Llena de esperanza observo los estadios de la Copa América, que muestran un cierto equilibrio territorial en la calidad del equipamiento deportivo. Esto se ha alcanzado después de sostenidos programas estatales que han dado a luz una veintena de flamantes coliseos. Pero, no hace mucho, fuimos testigos del estado de desahucio en que muchos vetustos recintos deportivos apenas lograban defenderse de la obsolescencia y la presión inmobiliaria. ¿Qué nos asegura que en algunos años más los nuevos estadios no sean otra vez una ruina decrépita? Los mismos fantasmas rondan amenazantes: clubes de fútbol famélicos, falta de público, encarecimiento del valor de suelo y nuestra incapacidad cultural de mantener el espacio.
Lo más preocupante es que las nuevas obras repiten la especificidad funcional de los antiguos elefantes blancos, fortaleciendo la hegemonía espacial del fútbol y del deporte federado. En estos estadios se considera al público más como un espectador que como un deportista y, al deporte, como un espectáculo más que como una actividad física.

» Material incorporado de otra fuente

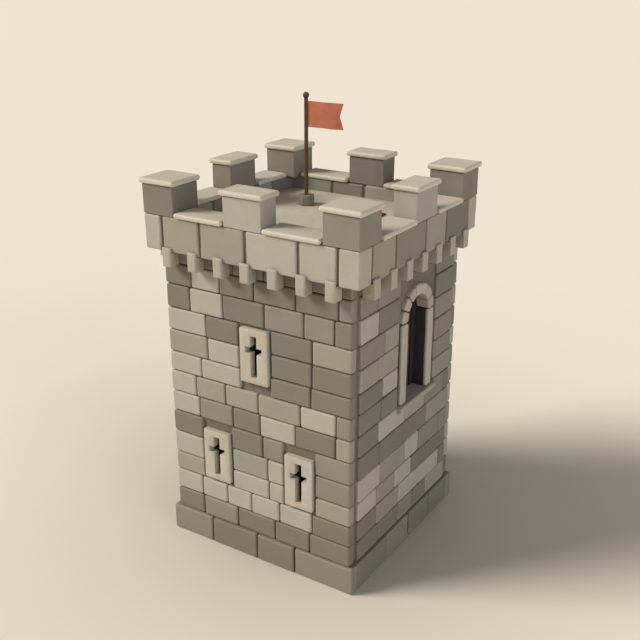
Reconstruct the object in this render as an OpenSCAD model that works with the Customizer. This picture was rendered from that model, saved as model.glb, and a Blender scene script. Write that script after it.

Se hace necesario un cambio en el paradigma de planificación de los recintos deportivos que fortalezca el desarrollo de infraestructura para el deporte ciudadano y, a la vez, asegure su conservación. Un estadio deportivo debe ser abordado como un proyecto estratégico, una obra cuya envergadura resuelva muchas tareas urbanas y cuya implementación se vuelva una meta urgente para las comunas y ciudades. Los estadios son de interés civil, por sus prestaciones en casos de excepción y emergencias; de interés público, por sus servicios sociales y ambientales en integración a áreas verdes, y de interés urbano, por el potencial de desarrollo asociado. Cuando dejemos de pensar los estadios como un mero templo para el fugaz espectáculo y el frívolo consumo, estas grandes catedrales posmodernas podrán ser los nuevos centros estratégicos de producción de deporte, cultura y recreación que requieren las ciudades.